I have been going to Teen Book Fest for years now. Unfortunately, I had not read this author’s books when he attended in both 2014 and 2015 (I am still crying over this). It took me a couple of years after to read Neal Shusterman’s incredible work. The book that I keep coming back to, years after I read it is Shusterman’s Scythe, which I will forever assert to be one of the most creative and all around incredible books that I have read. The concept itself is chilling and fascinating. A society where death has been conquered but there is a group employed in controlling the population by taking life. A society ruled by a computer and controlled by a computer. The world building is phenomenal and Shusterman has this fantastic grasp on human psychology so he is able to sell this horrifying idea as realistic. The characters that Shusterman creates are neither sinners nor saints, but incredibly vibrant, sympathetic, and three dimensional.

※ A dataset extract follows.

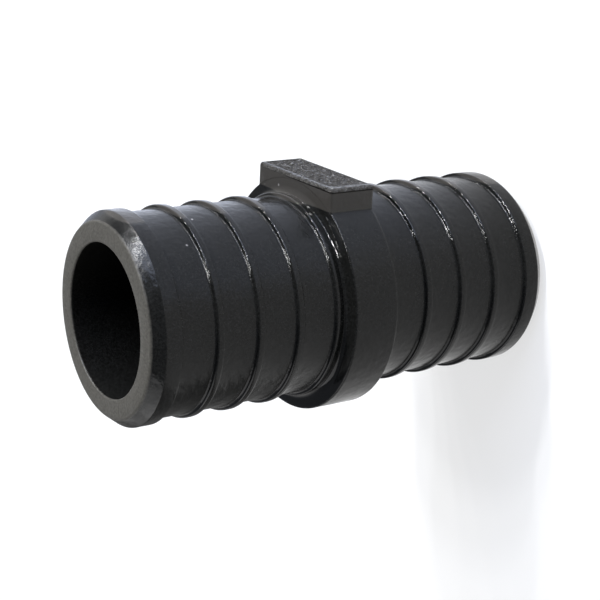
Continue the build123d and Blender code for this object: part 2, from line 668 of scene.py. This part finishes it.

I think that Shusterman’s story was one of the things that prompted me to become interested in psychology and philosophy, philosophy being one of my intended majors in college. It asked questions about what it meant to be human, what it meant to be alive, and what it meant to struggle with ethical questions. Citra and Rowan did not come up with perfect answers. Neither did Scythe Faraday. They all had different approaches, different ideas of right and wrong, different things that they placed importance on that colored their decisions. The third book of the trilogy was recently published and I loved that Shusterman did not decide to conduct an easy ending, where everything falls into place perfectly. Shusterman has never failed to make this incredibly alien world have a toll of truth. One of the more powerful treasures of this book is this: “My greatest wish for humanity is not for peace or comfort or joy. It is that we all still die a little inside every time we witness the death of another. For only the pain of empathy will keep us human. There’s no version of God that can help us if we ever lose that.” These are the types of questions that Shusterman struggles with. In a world where death has been conquered, what makes these people human? In a world where killing is a venerated profession, how can a sense of morality remain in society?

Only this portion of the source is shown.